Counterfeiting risk: Popular high-value parts — TCXO, OCXO — appear in counterfeit channels, particularly on gray-market distributor websites. Counterfeit oscillators typically have incorrect frequency accuracy, fail at temperature extremes, or use lower-grade crystals remarked to higher specifications. Procure from franchised distributors (Digi-Key, Mouser, Arrow, authorized regional distributors) only. Independently verify a sample from each batch with frequency measurement and temperature sweep before production acceptance.

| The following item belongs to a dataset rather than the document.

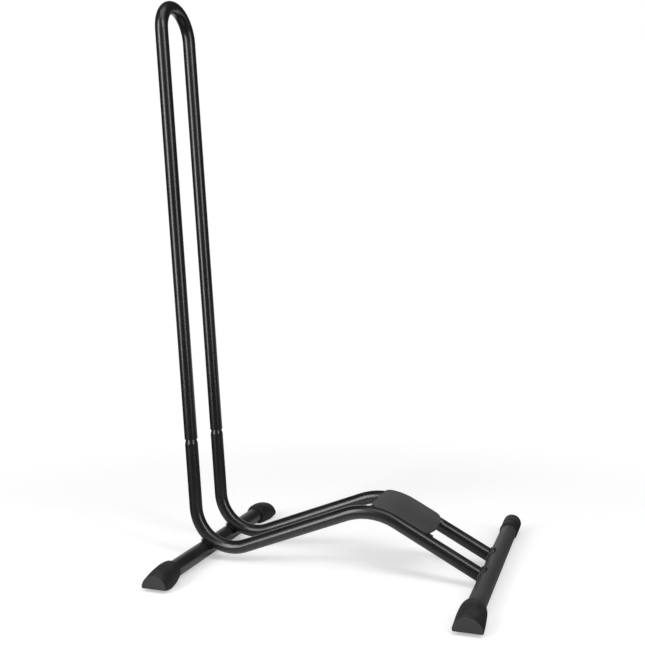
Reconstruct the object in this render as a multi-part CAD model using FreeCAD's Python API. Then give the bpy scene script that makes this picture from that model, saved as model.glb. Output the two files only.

Long-term supply planning: Crystal oscillator families have relatively long product lifecycles, but EOL does occur — particularly when manufacturers discontinue older frequency/package combinations. Identify an alternate source (from a different manufacturer) before design freeze. Test for electrical and mechanical compatibility — frequency accuracy, package dimensions, and pad layout may vary even for "equivalent" part numbers from different manufacturers.

Summary

Crystal resonators and oscillators are a seemingly simple component category with surprisingly deep selection complexity. The XTAL vs. active oscillator decision depends on whether your IC has a built-in oscillator circuit. Among active oscillators, accuracy requirements drive the tier: XO for general-purpose (±20–100 ppm), TCXO for wireless and GPS (±0.1–2.5 ppm), OCXO for infrastructure timing (±0.01–0.1 ppm). Si-MEMS oscillators from SiTime are gaining share in automotive and industrial applications because of their superior shock resistance and faster startup time — evaluate them against quartz for new designs. Japan dominates the precision and automotive-grade segment (NDK, Epson, Kyocera); TXC (Taiwan) leads volume share; SiTime (USA) leads MEMS. Load capacitance matching and PCB layout proximity are the two most common causes of crystal oscillator problems in production designs — both are preventable with attention at the schematic and layout stages.